Exhibit 99.4

NYSE: WMB
Date:Nov. 17, 2004
Williams Increases Common Dividend Five-Fold
TULSA, Okla. – Williams’ (NYSE:WMB) board of directors today approved a regular dividend of 5 cents per share on the company’s common stock, payable on Dec. 27, 2004, to holders of record at the close of business on Dec. 10, 2004.
“Our restructuring is nearly complete. We’ve driven down our debt. We’ve increased our cash flow from operations. And we’ve made disciplined investments in our businesses,” said Steve Malcolm, chairman, president and chief executive officer.

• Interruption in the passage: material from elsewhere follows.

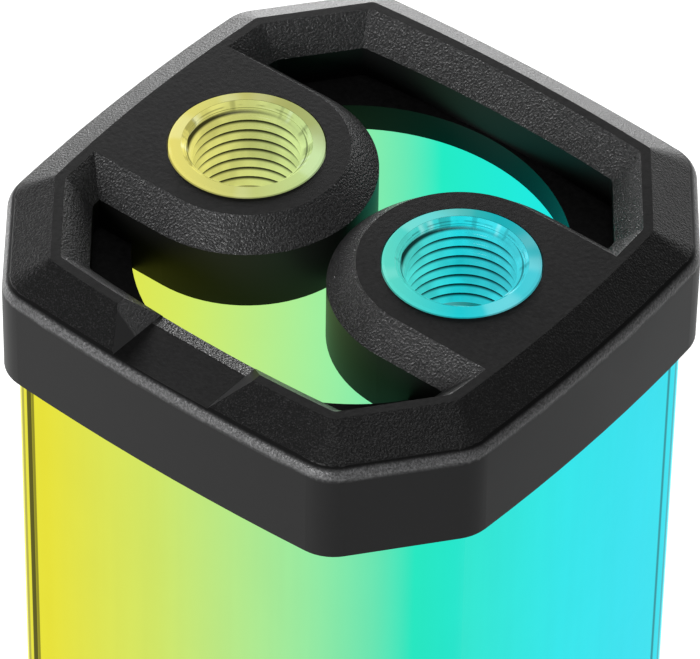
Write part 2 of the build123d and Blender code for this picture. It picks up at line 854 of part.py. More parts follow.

“Raising the dividend is another sign of our financial progress. The board is confident in our cash flow and our ongoing ability to increase shareholder value while continuing to improve our credit ratings,” Malcolm added.
Today’s declaration by the board raises the dividend five-fold. The company previously had paid a penny per share since the third quarter of 2002, when Williams reduced its dividend to conserve cash.
Since late 2002, Williams has reduced its debt by more than $6 billion. Williams’ businesses also have produced net cash from operations of approximately $770 million in 2003 and $1.1 billion for the first nine months of 2004.
About Williams (NYSE:WMB)
Williams, through its subsidiaries, primarily finds, produces, gathers, processes and transports natural gas. The company also manages a wholesale power business. Williams’ operations are concentrated in the Pacific Northwest, Rocky Mountains, Gulf Coast, Southern California and Eastern Seaboard. More information is available at www.williams.com.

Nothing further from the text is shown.